Capacitações do Edital Ideias e Ações

O mais marcante em todas as capacitações e atividades que fizemos foi ver como a comunidade de Angico dos Dias interagiu e participou. Foi emocionante sentir que todo mundo se juntou em prol de algo e saiu perfeito. Um exemplo é a radionovela que fizemos na oficina de Educomunicação. Teve o dedinho de cada um, todos colaboraram e conseguimos passar uma imagem muito boa. Não existe nem palavras para descrever o quanto foi bom! E tenho certeza que essa sensação não é só minha, pois todos destacaram a integração que teve nas capacitações e dinâmicas realizadas. Lembro particularmente de uma atividade na qual todos estavam “embaralhados” e tinham que buscar uma saída em conjunto para desatar aquele “nó”. Essa dinâmica me marcou porque pude ver que, não importa a situação – seja no trabalho ou na vida pessoal -, se todos pensarem no mesmo objetivo podemos atingir o que esperamos. Isso é o resultado de confiar no outro para dar opiniões e também estar aberto para recebê-las.

Novas parcerias

Tive o prazer de levar meu projeto para outros públicos além dos alunos. O grupo Diversão Não Tem Idade me convidou para fazer uma palestra e dar aulas de capoeira adaptada para o pessoal da Terceira Idade. Foi marcante! Acredito que consegui passar a alegria para eles, que ficaram muito motivados. Nós brincamos, dançamos, tocamos berimbau e violão. Acho que levantou a autoestima deles.

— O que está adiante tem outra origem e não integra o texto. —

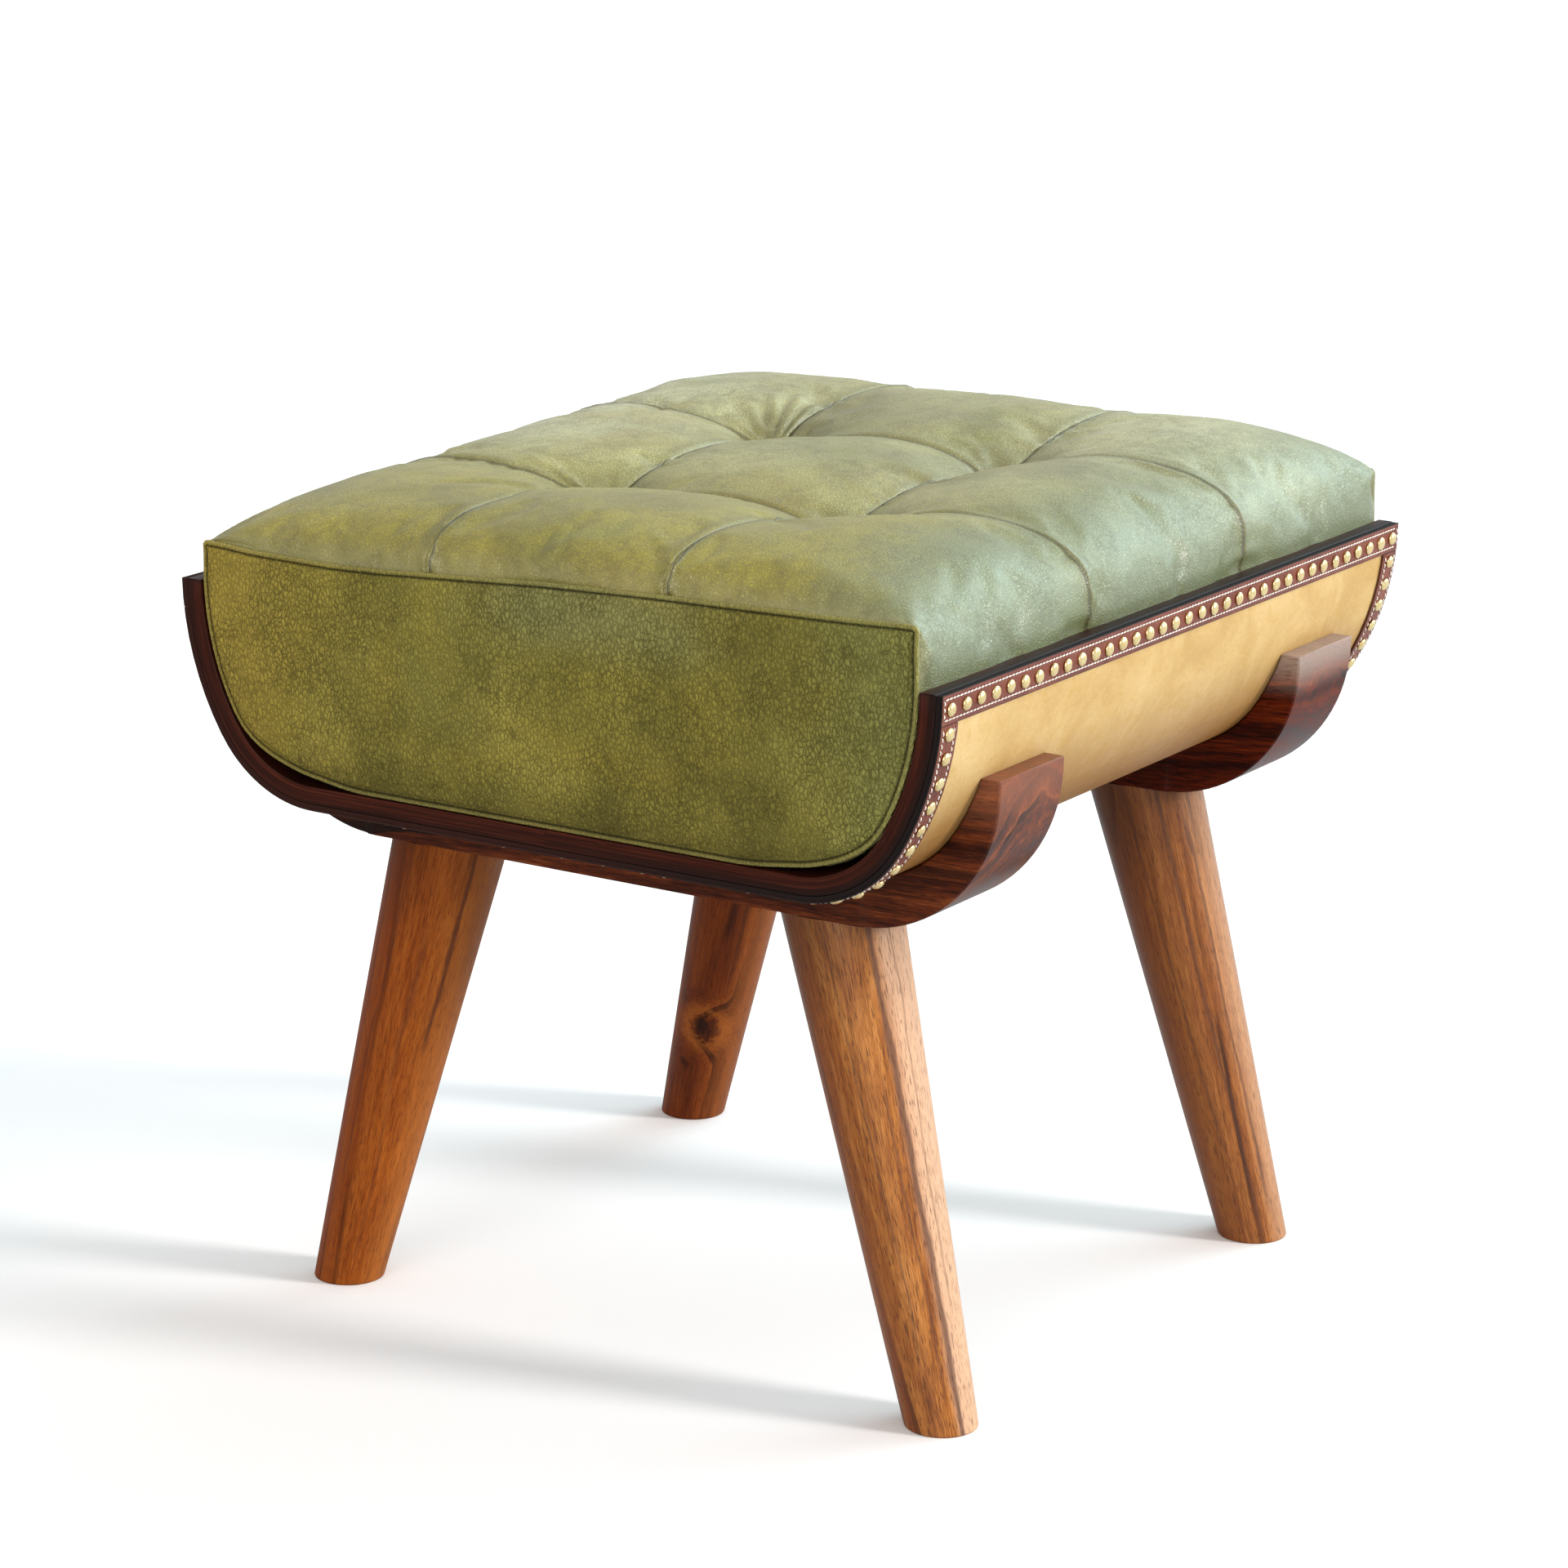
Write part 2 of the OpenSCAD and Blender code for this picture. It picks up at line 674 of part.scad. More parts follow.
// The tuft at the crossing of two seams, on the underside of the leather
tuft_p = seat_point(seam_x / seat_hw, seam_y, leather_t + lie);

module tuft_ties() {
    color("#d8cfae")
        at_tufts()
            translate([0, 0, board_z + lie])
                cylinder(h = tuft_p[1] - board_z - lie, d = tie_d, $fn = 16);
}

module tuft_washers() {
    color("#8d9196")
        at_tufts()
            translate([0, 0, board_z + lie])
                difference() {
                    cylinder(h = washer_t, d = washer_d, $fn = round_fn);
                    translate([0, 0, -bore_spare])
                        cylinder(h = washer_t + 2 * bore_spare, d = tie_d + 2 * hole_fit, $fn = 16);
                }
}

cradle_shell();
outer_leather();
trim_rim(-1);  // trim_rim_left
trim_rim(1);  // trim_rim_right
trim_edge(-1);  // trim_front_edge
trim_edge(1);  // trim_back_edge
nails_rim(-1);  // nails_rim_left
nails_rim(1);  // nails_rim_right
nails_edge(-1);  // nails_front_edge
nails_edge(1);  // nails_back_edge
rail(-1);  // front_rail
rail(1);  // back_rail
leg(-1, -1);  // leg_front_left
leg(1, -1);  // leg_front_right
leg(-1, 1);  // leg_back_left
leg(1, 1);  // leg_back_right
leg_bolts();
leg_inserts();
rail_screws();
seat_board();
seat_screws();
foam_core();
seat_leather();
end_panel();  // front_panel_leather
mirror([0, 1, 0]) end_panel();  // back_panel_leather
end_welt();  // front_welt
mirror([0, 1, 0]) end_welt();  // back_welt
tuft_ties();
tuft_washers();
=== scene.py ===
import math

import bpy
import numpy as np
from mathutils import Matrix, Vector


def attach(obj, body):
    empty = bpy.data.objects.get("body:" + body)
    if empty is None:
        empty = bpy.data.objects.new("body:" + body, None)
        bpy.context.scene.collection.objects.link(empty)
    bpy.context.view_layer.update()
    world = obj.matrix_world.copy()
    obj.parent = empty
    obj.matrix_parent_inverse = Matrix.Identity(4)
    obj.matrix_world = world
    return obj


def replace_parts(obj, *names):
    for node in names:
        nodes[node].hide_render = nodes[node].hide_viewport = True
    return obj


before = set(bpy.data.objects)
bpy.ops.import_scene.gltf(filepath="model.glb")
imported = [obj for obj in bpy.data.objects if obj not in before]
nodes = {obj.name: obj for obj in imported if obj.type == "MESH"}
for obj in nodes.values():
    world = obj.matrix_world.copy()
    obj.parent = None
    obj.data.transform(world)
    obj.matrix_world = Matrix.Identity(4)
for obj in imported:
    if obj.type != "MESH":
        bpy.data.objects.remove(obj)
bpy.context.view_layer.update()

# Sizes of the stool in millimetres, the same as the solids have
RIM_Z, CRADLE_H, SHELL_T, PLY_T, CRADLE_HD = 394.3, 108.5, 9.0, 1.5, 233.0
SIDE_CX, SIDE_R, CORNER_R = 80.0, 146.0, 66.0
SHELL_Z = RIM_Z - CRADLE_H
SIDE_A = math.asin((CRADLE_H - CORNER_R) / (SIDE_R - CORNER_R))
CORNER_CX = SIDE_CX + (SIDE_R - CORNER_R) * math.cos(SIDE_A)
CORNER_CZ = SHELL_Z + CORNER_R
BOARD_TOP, BOARD_HW, BOARD_HD = 304.1, 142.0, 228.5
TRIM_FACE, NAIL_O, NAIL_R = 3.8, 4.0, 3.5
TRIM_INSET, TRIM_W, RIM_NAILS, END_NAILS = 0.3, 15.0, 35, 46
NAIL_ROW_S = SIDE_R * math.asin((TRIM_INSET + TRIM_W / 2) / SIDE_R)
NAIL_ROW_Y = CRADLE_HD - TRIM_INSET - TRIM_W / 2
LEG_X, LEG_Y, LEG_H, SPLAY_X, SPLAY_Y = 121.0, 151.0, 257.0, 68.0, 12.0
SEAT_HD, SEAT_HW_END, SEAT_HW, SIDE_Z, END_Z, END_TURN = 230.0, 216.0, 218.5, 400.3, 418.8, 8.0
SEAM_X, SEAM_Y, SEAM_PAIRS = 72.0, 78.0, (("right", "left"), ("front", "back"))
SIDE_LEN = SIDE_R * SIDE_A
CORNER_LEN = CORNER_R * (math.pi / 2 - SIDE_A)
OUTLINE_LEN = 2 * (SIDE_LEN + CORNER_LEN + CORNER_CX)
rng = np.random.default_rng(7)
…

Aula de capoeira adaptada aos integrantes do Diversão Não Tem Idade

Também penso em trabalhar com outros grupos no sentido de unir a comunidade. Porque se estamos todos juntos – não apenas a turma da capoeira, mas os que participam do Edital, as escolas, a comunidade e os grupos -, faremos, realmente, um trabalho comunitário e social. Queremos envolver toda a comunidade de uma maneira em geral, principalmente a Terceira Idade, que é uma classe que vinha sendo esquecida. Nosso grupo tem essa meta de mostrar que o corpo envelhece, mas a alma e a mente estão jovens para brincar, criar e inovar. É preciso dar essa injeção de ânimo! Os idosos são nosso exemplo de vida.